Tacarcuna warbler
- Conservation status: Least Concern (IUCN 3.1)

Scientific classification
- Kingdom: Animalia
- Phylum: Chordata
- Class: Aves
- Order: Passeriformes
- Family: Parulidae
- Genus: Basileuterus
- Species: B. tacarcunae
- Binomial name: Basileuterus tacarcunae Chapman, 1924

= Tacarcuna warbler =

- Genus: Basileuterus
- Species: tacarcunae
- Authority: Chapman, 1924
- Conservation status: LC

Species of bird

The Tacarcuna warbler (Basileuterus tacarcunae) is a species of bird in the family Parulidae, the New World warblers. It is found in Colombia and Panama.

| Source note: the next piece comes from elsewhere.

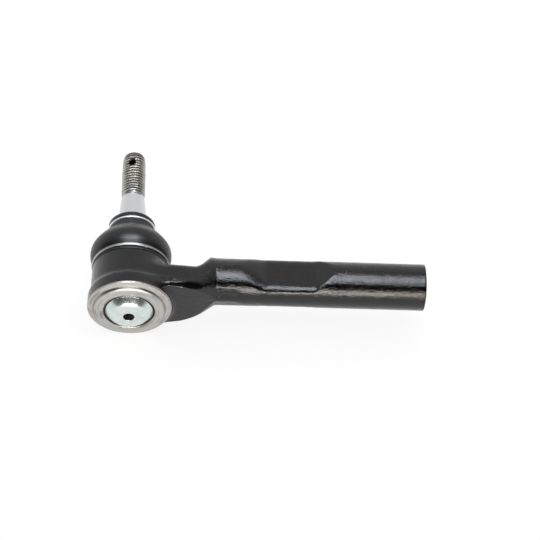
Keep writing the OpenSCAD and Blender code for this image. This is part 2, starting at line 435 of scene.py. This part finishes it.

==Taxonomy and systematics==

The Tacarcuna warbler was formally described in 1924 with its current binomial Basileuterus tacarcunae. For much of the twentieth century it was treated as a subspecies of the three-striped warbler (M. tristriatus). It and other subspecies were recognized as full species based on studies published in 2012 and 2014. But as of July 2026 the South American Classification Committee had not implemented the split.

The Tacarcuna warbler is monotypic.

==Description==

The Tacarcuna warbler is about 13 cm long. The sexes have the same plumage. Adults have an orange crown stripe, a long and thin black stripe below it, and a long pale olive supercilium. Their lores and ear coverts are olive and they have a pale buffy white arc under the eye. Their ear coverts have pale yellow bottom and rear edges. Their upperparts, wings, and tail are warm olive-brown. Their throat is yellowish that becomes mostly pale olive-buff on the breast and a yellower olive-buff on the belly. The sides of their breast and their flanks have an olive-gray wash. They have a dark brown iris, a fuscous bill with a dull brownish white base to the mandible, and brown legs and feet.

==Distribution and habitat==

The Tacarcuna warbler has a highly disjunct distribution. It is found on its namesake Cerro Tacarcuna in Panama's Darién Province, other individual mountains in Panamá Province and Guna Yala (San Blas Province), and in the extreme northwestern part of Colombia's Chocó Department. It inhabits primary and mature secondary montane evergreen forest in the upper tropical and subtropical zones. Sources differ on its elevational range. One says it is "poorly described, but known from [about] 850 to 1200 m. Another states it is 800 to 2500 m.

==Behavior==
===Movement===

The Tacarcuna warbler is a year-round resident.

===Feeding===

The Tacarcuna warbler's diet and feeding behavior have not been studied but are believed to be similar to those of its former "parent", the three-striped warbler, which see here.

===Breeding===

Nothing is known about the Tacarcuna warbler's breeding biology, but it is believed to be similar to that the three-striped warbler, which see here.

===Vocalization===

As of July 2026 xeno-canto had a single recording of a Tacarcuna song and none of its calls. The Cornell Lab's Macaulay Library had four others of song. The song is described as not well known, "a mixture of agitated trills, twitters, warbles and buzzy notes". Its calls include a "sharp tchp, repeated regularly, and often extended into staccato chatter when agitated, and [a] husky, high-pitched che-weep".

==Status==

The IUCN has assessed the Tacarcuna warbler as being of Least Concern. It has a restricted range; its population size is not known and is believed to be stable. No immediate threats have been identified. It is found in Darién National Park.